TASK DETAILS.
Each line of the material below should be reproduced exactly.

★ ★ ★ ★ ★ ★ ★

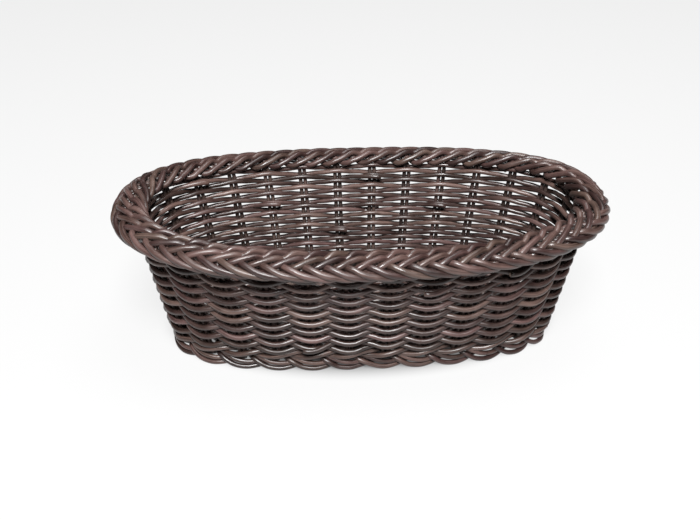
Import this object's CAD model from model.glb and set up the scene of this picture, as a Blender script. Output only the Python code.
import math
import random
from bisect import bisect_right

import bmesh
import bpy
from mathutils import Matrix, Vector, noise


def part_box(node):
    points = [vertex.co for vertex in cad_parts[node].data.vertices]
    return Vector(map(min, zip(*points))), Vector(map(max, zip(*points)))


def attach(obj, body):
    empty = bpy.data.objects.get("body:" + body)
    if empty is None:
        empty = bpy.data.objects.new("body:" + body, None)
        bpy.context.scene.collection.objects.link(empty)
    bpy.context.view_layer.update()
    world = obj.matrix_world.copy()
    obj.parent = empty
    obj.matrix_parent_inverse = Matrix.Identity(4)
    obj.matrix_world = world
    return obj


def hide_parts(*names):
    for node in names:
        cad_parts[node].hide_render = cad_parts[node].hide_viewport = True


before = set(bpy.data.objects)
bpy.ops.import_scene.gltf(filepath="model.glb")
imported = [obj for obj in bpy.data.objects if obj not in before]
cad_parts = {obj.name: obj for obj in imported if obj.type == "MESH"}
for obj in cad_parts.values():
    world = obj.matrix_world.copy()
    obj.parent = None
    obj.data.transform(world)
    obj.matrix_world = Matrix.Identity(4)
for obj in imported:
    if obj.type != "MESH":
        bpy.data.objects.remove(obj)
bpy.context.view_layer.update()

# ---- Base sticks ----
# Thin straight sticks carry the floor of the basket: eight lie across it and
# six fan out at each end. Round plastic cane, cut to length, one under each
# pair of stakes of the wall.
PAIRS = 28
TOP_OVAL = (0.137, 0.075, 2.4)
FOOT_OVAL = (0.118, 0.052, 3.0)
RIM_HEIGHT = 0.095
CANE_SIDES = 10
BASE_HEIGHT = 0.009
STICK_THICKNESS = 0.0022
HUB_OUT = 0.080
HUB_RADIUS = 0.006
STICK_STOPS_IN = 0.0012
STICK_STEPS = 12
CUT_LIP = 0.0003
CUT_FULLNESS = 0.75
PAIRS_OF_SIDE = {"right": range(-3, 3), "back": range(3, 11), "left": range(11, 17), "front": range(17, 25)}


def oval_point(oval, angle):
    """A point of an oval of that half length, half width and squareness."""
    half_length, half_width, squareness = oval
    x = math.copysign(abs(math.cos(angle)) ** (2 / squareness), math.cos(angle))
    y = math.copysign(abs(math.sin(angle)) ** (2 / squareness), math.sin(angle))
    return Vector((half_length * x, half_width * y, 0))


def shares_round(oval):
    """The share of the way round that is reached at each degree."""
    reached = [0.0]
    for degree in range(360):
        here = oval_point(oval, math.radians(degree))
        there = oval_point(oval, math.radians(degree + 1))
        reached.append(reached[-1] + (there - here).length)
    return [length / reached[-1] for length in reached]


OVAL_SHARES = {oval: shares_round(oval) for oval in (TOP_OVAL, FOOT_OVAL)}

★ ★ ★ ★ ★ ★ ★

TASK ANSWER.
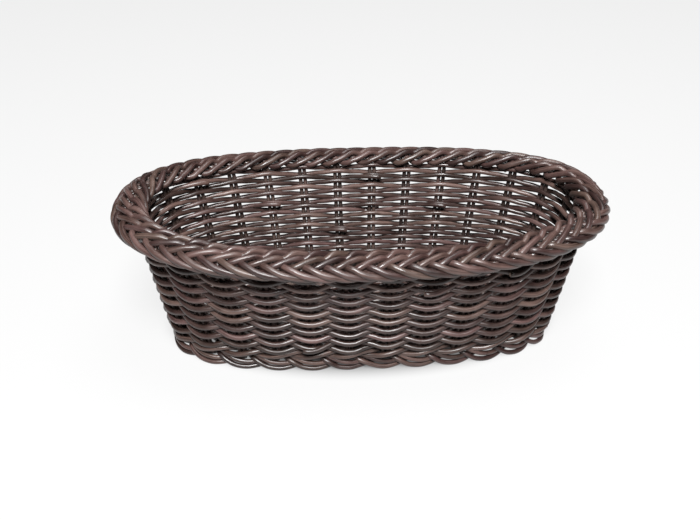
Import this object's CAD model from model.glb and set up the scene of this picture, as a Blender script. Output only the Python code.
import math
import random
from bisect import bisect_right

import bmesh
import bpy
from mathutils import Matrix, Vector, noise


def part_box(node):
    points = [vertex.co for vertex in cad_parts[node].data.vertices]
    return Vector(map(min, zip(*points))), Vector(map(max, zip(*points)))


def attach(obj, body):
    empty = bpy.data.objects.get("body:" + body)
    if empty is None:
        empty = bpy.data.objects.new("body:" + body, None)
        bpy.context.scene.collection.objects.link(empty)
    bpy.context.view_layer.update()
    world = obj.matrix_world.copy()
    obj.parent = empty
    obj.matrix_parent_inverse = Matrix.Identity(4)
    obj.matrix_world = world
    return obj


def hide_parts(*names):
    for node in names:
        cad_parts[node].hide_render = cad_parts[node].hide_viewport = True


before = set(bpy.data.objects)
bpy.ops.import_scene.gltf(filepath="model.glb")
imported = [obj for obj in bpy.data.objects if obj not in before]
cad_parts = {obj.name: obj for obj in imported if obj.type == "MESH"}
for obj in cad_parts.values():
    world = obj.matrix_world.copy()
    obj.parent = None
    obj.data.transform(world)
    obj.matrix_world = Matrix.Identity(4)
for obj in imported:
    if obj.type != "MESH":
        bpy.data.objects.remove(obj)
bpy.context.view_layer.update()

# ---- Base sticks ----
# Thin straight sticks carry the floor of the basket: eight lie across it and
# six fan out at each end. Round plastic cane, cut to length, one under each
# pair of stakes of the wall.
PAIRS = 28
TOP_OVAL = (0.137, 0.075, 2.4)
FOOT_OVAL = (0.118, 0.052, 3.0)
RIM_HEIGHT = 0.095
CANE_SIDES = 10
BASE_HEIGHT = 0.009
STICK_THICKNESS = 0.0022
HUB_OUT = 0.080
HUB_RADIUS = 0.006
STICK_STOPS_IN = 0.0012
STICK_STEPS = 12
CUT_LIP = 0.0003
CUT_FULLNESS = 0.75
PAIRS_OF_SIDE = {"right": range(-3, 3), "back": range(3, 11), "left": range(11, 17), "front": range(17, 25)}


def oval_point(oval, angle):
    """A point of an oval of that half length, half width and squareness."""
    half_length, half_width, squareness = oval
    x = math.copysign(abs(math.cos(angle)) ** (2 / squareness), math.cos(angle))
    y = math.copysign(abs(math.sin(angle)) ** (2 / squareness), math.sin(angle))
    return Vector((half_length * x, half_width * y, 0))


def shares_round(oval):
    """The share of the way round that is reached at each degree."""
    reached = [0.0]
    for degree in range(360):
        here = oval_point(oval, math.radians(degree))
        there = oval_point(oval, math.radians(degree + 1))
        reached.append(reached[-1] + (there - here).length)
    return [length / reached[-1] for length in reached]


OVAL_SHARES = {oval: shares_round(oval) for oval in (TOP_OVAL, FOOT_OVAL)}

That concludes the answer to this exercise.